Natural resources used for a firm’s production involves both renewable and non-renewable, which encompasses the ecosystem. Hence, development of economic value is from the consumption and utilization of natural resources, in line with the maintenance of ecosystems. Therefore, ecologically sustainable companies do not conduct business activities that produce emissions exceeding beyond the required capacity of natural system. Financial

A company relies on both tangible and intangible assets to function. Hence company has to ensure sufficient cash flow to meet financial obligation, as well as, high returns on profit to avoid termination of shareholders. Therefore, corporations have to control these assets to guarantee business continuity in order to be economically sustainable. Conclusion

With a rising trend of green consumers today, companies are realizing the importance of a sustainable image. However, the emphasis on financial profit results in deceptive sustainability reporting. Leading companies like BP and Shell are deliberately reporting sustainability in an effort to green-wash its business conduct. However, based on the information mentioned above, indicting companies on green washing can be over generalizing as increasingly, respective oil companies have taken efforts in promoting a sustainable development. Nonetheless, adoption of new legislation such as additional of federal regulation is needed to curb green-washing, and that regulation should be binding and enforceable.

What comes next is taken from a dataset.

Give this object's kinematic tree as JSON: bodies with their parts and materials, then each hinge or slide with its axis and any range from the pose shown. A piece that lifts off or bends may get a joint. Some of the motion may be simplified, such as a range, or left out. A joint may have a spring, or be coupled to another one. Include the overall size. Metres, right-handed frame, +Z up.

Additionally, codes of ethics instil sustainable principles in employee, incorporating the system of control and punishment in prevention for any violation of norms and rules. The duties of the management involve inculcating these codes of ethics for the employees to comply on, as well as considering the diverse priorities present to avoid disagreement with other stakeholder’s interest. In conclusion, the triple bottom line concept should be adopted by companies to ensure profitability and an accurate image of sustainability in the long run, producing trust and building brand loyalty.